Having looked at all the amendments that have been tabled, I recognise, as do all noble Lords, that they are a vast improvement on what we were considering last week. However, it does not seem to me that these problems are met. I refer the House to the discussions that the committee had on this point with the Deputy Prime Minister. He accepted that it was not possible to exclude the possibility that the Government could manipulate Motions to this effect, but went on to say that,

“if a Government sought to do that it would be so transparent and so self-evidently grubby and self-serving that it would not do that Government any good at all”.
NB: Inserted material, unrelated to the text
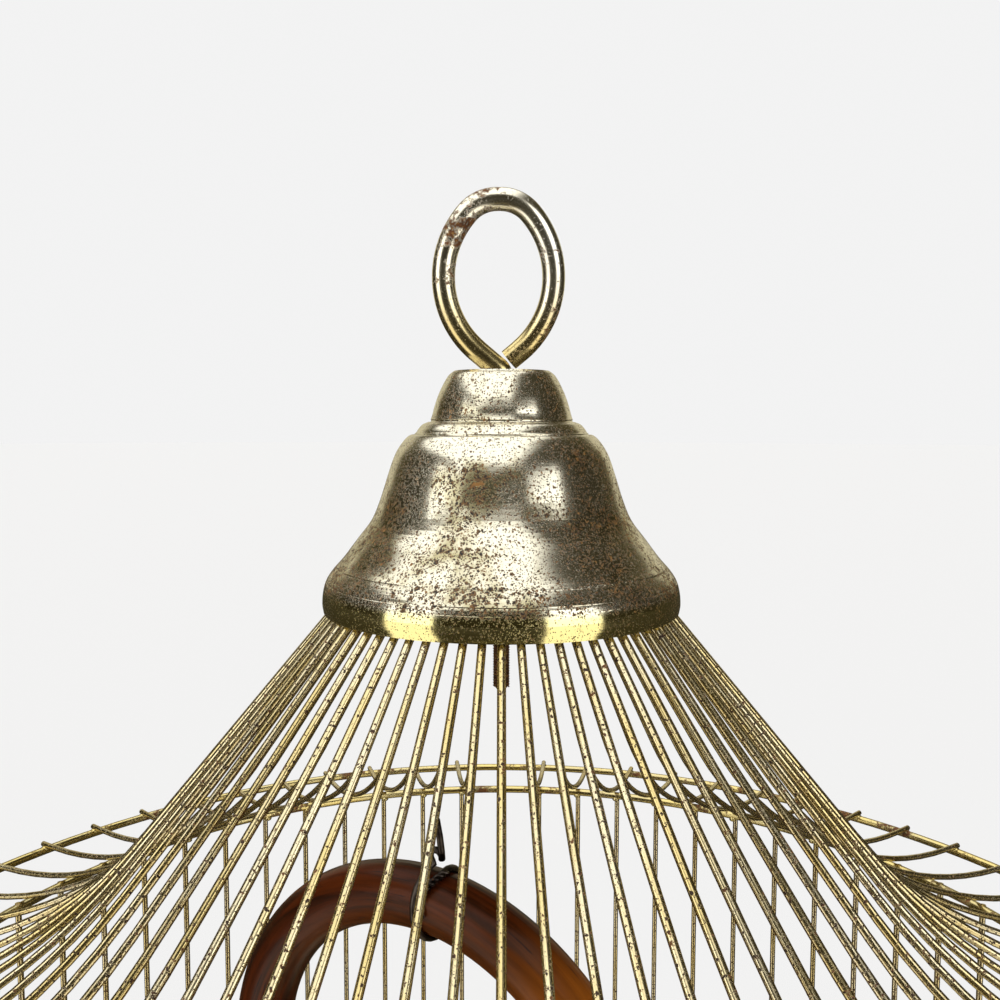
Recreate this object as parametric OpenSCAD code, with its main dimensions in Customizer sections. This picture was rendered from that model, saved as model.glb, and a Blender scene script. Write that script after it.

He assumed that if a Government manipulated the process in that way, they would be punished. However, the committee held evidence that suggested that international experience does not necessarily confirm that impression. The noble Lord, Lord Norton of Louth, referred to examples from both Canada and Germany of occasions where Governments achieved precisely that purpose by manipulating votes of no confidence in themselves. Our evidence suggested that scrutiny of those decisions and subsequent elections that happened as a result of them did not necessarily produce an electorate who thought that this was, as the Deputy Prime Minister said, so “self-evidently grubby” that the Government should be punished. In both the most recent cases, in 2005 and 2008, in Germany and Canada, the Governments who behaved in this way were re-elected.

The House may feel that this is too small a point to consider at this stage of proceedings. However, if we are in the business, as everybody has suggested, of improving the amendments that were before us and putting into statute something that we have always understood in this country and in the history of Parliament to be a matter of conventions, we need to be very careful about this matter.